Traditional solutions for solving name variations only deal with phonetic
errors. These solutions involved the standardization of easily confused
sounds. For example, PH's would be treated as F's. Elaborate linguistic
rules were generated to phonetically tokenize a name. These phonetically
tokenized words served as the basis for name retrieval. In some instances
these rules helped find names which were hard to spell, unfortunately,
the distribution pattern of common names became even more skewed. For
example, inquiries on John also returned Joan, Jim, Jane, Jimmy, Jenn
and other names which fell in the "JAN" phonetic pattern. By
aggravating the skew in distribution of names both quality and performance
were sacrificed.
Discrepancies caused by phonetic errors account for twenty to twenty
five percent of all name variations. Intelligent Search Technology addresses
problems due to phonetics by employing analysis routines to determine
when phonetic tokenization should be applied. This enables NameSearch® to
overcome problems due to phonetics without the negative consequences
incurred with all other methods of name search.
Many name variations are caused by the use of nicknames. Names like
Bill, William, Bob and Robert are used interchangeably to identify individuals.
NameSearch® uses rule based expertise to solve this class of problems.
The NameSearch® rule base is also used to identify noise words.
Noise words are elements in a name which do not help in the identification
of a candidate. Examples of noise words are Incorporated, Corporation,
Limited, Junior, Senior, Avenue and Street. Often there are times where
elements in a name contribute to the identity but should be treated as
less important. In these cases, the rule base does not treat them as
noise words but recognizes that they are less significant. Some examples
are associate, board, international and services.
The rule base also contains rules for handling common prefixes. Names
like McDaniel are confused with MacDaniel. Prefix recognition provides
the facility for handling these classes of problems.
Another feature of the rule base is diminutive recognition. Frequently
there are names which end in a diminutive such as "ie" or "y".
In these cases, it is useful to identify the root and apply the rule.
For example, you would want Bill, Billie and Billy to find William or
Willie.
NameSearch® comes with an extensive predefined set of rules. These
rules can be used right out of the box or modified to meet your specific
needs. This is done through the NameSearch® Generation Shell.
The Generation Shell is a graphical user interface designed for the
modification and tuning of your NameSearch® subroutines. The Shell
allows you to adjust frequency and rule base tables, set various parameters,
modify key building routines and test changes.
The NameSearch® software, in addition to key building, comes with
advanced comparison functions. These functions use the strength of the
key building routines to intelligently calculate numeric values indicating
the likelihood of a match.
These comparison routines can be used for the elimination of candidates
from an on-line system providing the ability to tailor information being
displayed.

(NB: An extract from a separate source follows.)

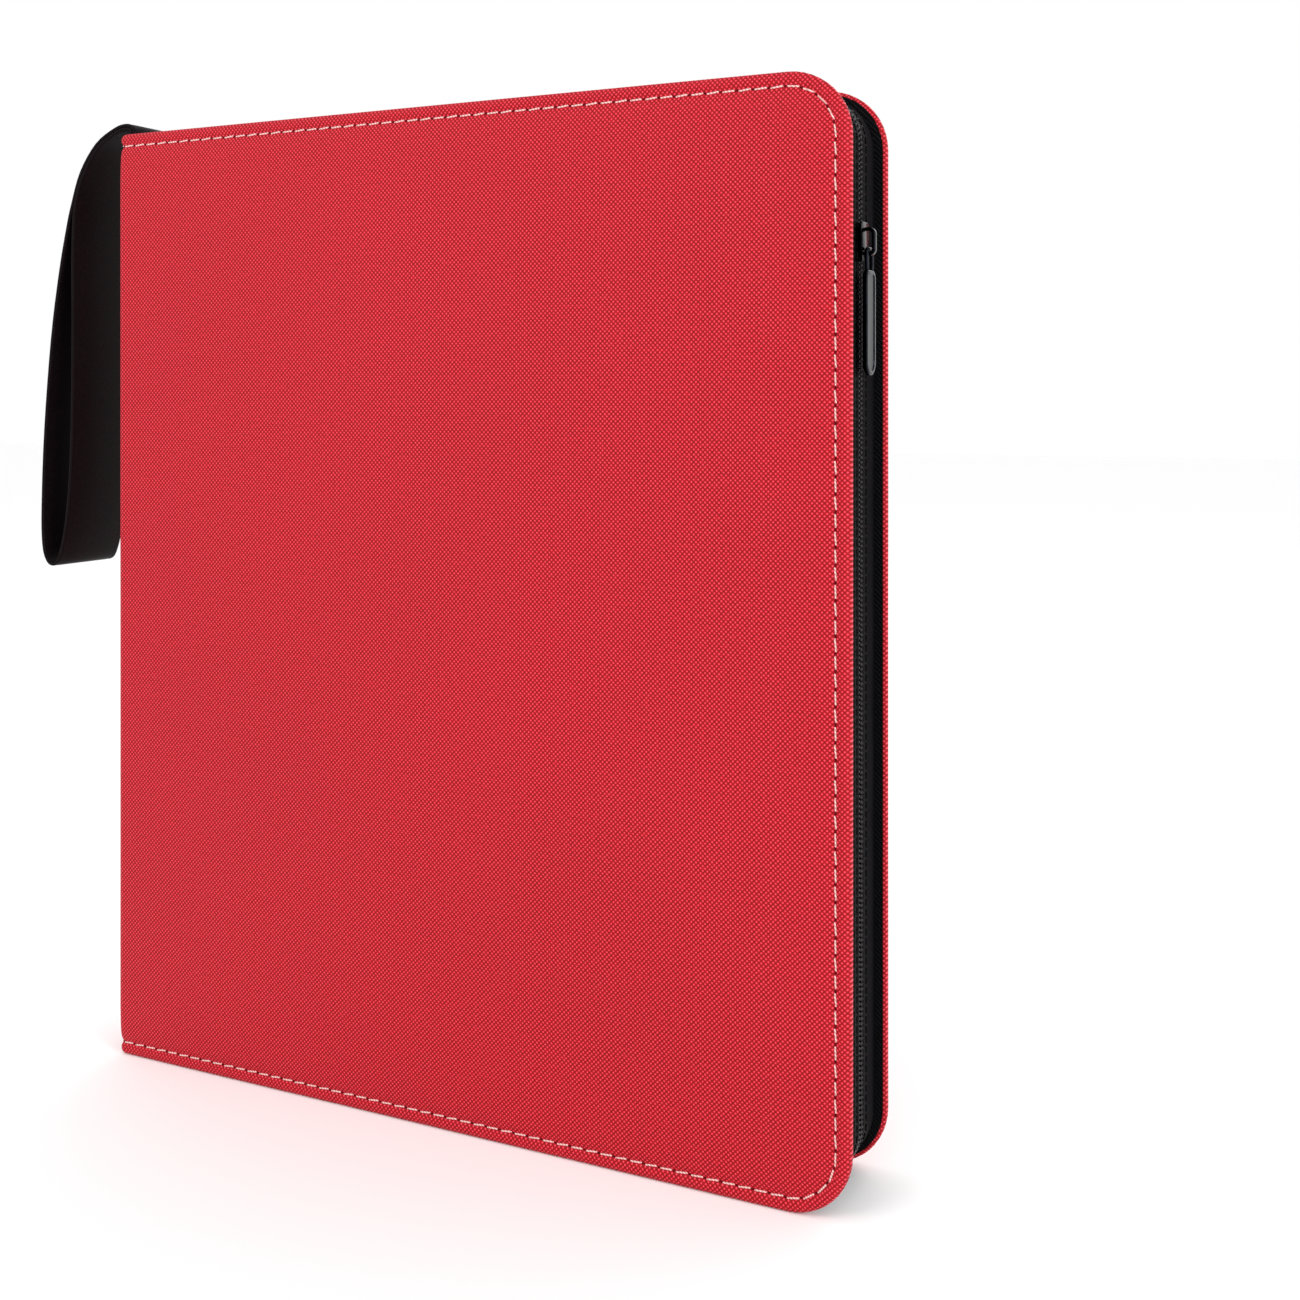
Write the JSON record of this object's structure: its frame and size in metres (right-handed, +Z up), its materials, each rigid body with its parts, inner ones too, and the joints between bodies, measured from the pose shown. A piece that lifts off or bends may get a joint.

This is especially useful for systems containing more than
ten million records. In addition, the comparison routines form the basis
behind batch utilities, such as merge/purge application. These comparison
routines enable systems to make decisions without human intervention.
NameSearch® integrates various strands of knowledge to form a cohesive
fabric enabling successful retrieval of records based on a name and/or
addresses. By incorporating rules on common prefixes, suffixes, nicknames,
noise words and other similar classes of variations, combined with Intelligent
Search Technology's phonetics mechanism and it's user friendly Generation
Shell, the complexities of NameSearch® are made easy.
|